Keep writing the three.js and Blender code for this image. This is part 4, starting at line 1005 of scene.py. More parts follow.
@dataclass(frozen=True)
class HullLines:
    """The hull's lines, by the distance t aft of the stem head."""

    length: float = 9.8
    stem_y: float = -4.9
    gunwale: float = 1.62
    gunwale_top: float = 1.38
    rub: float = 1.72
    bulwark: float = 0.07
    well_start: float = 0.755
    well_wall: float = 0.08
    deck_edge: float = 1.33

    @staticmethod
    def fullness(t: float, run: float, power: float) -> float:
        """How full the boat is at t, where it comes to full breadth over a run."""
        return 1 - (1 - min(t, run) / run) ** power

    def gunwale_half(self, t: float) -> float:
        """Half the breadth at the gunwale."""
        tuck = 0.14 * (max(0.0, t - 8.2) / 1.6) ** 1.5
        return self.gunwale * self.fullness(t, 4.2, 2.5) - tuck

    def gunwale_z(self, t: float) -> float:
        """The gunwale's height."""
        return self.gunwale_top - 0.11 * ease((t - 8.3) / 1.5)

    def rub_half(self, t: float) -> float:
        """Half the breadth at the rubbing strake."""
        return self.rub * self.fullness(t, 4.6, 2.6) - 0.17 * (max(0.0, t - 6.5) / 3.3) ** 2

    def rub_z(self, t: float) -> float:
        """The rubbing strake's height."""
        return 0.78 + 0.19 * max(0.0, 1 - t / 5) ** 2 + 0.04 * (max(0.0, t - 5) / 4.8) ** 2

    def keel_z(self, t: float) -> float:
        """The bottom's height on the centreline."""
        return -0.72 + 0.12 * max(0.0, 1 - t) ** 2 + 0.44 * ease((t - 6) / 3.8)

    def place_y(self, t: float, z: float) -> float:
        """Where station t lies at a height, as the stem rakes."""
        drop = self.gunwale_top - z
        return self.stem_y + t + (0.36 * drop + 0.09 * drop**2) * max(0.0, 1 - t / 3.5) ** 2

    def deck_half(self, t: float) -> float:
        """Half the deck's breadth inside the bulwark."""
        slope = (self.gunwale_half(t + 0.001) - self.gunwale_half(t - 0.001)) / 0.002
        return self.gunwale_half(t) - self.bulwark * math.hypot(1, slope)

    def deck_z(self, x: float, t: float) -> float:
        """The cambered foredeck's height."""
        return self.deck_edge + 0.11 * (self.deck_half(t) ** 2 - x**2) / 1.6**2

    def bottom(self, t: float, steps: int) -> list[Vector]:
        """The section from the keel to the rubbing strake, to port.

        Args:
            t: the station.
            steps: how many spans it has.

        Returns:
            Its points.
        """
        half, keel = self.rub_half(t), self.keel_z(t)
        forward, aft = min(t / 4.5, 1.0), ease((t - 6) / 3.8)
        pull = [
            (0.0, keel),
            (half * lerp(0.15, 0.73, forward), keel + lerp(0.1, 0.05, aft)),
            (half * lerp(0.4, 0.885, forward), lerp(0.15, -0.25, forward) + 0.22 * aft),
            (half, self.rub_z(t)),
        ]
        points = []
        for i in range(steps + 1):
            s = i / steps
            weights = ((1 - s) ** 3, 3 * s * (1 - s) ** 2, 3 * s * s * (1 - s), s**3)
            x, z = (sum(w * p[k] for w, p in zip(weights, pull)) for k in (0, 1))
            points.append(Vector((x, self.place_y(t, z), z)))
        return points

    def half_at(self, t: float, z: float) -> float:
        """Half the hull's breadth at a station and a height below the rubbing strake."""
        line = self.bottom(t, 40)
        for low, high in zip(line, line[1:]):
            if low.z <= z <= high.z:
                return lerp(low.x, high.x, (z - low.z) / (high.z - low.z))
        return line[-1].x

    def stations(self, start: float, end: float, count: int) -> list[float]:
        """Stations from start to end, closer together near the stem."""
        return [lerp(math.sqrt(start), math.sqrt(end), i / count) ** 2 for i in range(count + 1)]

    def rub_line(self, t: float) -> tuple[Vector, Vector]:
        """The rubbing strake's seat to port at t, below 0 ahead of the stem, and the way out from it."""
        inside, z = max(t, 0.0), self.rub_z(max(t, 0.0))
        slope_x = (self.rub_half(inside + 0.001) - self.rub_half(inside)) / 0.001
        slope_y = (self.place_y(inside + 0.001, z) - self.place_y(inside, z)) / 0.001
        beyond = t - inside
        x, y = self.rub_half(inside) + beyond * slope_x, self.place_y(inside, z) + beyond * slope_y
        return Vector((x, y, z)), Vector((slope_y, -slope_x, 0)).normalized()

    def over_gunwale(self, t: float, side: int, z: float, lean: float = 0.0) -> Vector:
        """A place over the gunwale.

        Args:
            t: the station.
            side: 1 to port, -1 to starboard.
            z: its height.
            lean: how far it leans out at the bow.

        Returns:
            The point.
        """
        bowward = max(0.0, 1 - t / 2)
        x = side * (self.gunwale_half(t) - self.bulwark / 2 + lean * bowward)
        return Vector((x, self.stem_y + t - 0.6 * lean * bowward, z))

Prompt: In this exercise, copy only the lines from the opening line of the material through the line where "hull's lines, by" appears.

Written reply:
Keep writing the three.js and Blender code for this image. This is part 4, starting at line 1005 of scene.py. More parts follow.
@dataclass(frozen=True)
class HullLines:
    """The hull's lines, by the distance t aft of the stem head."""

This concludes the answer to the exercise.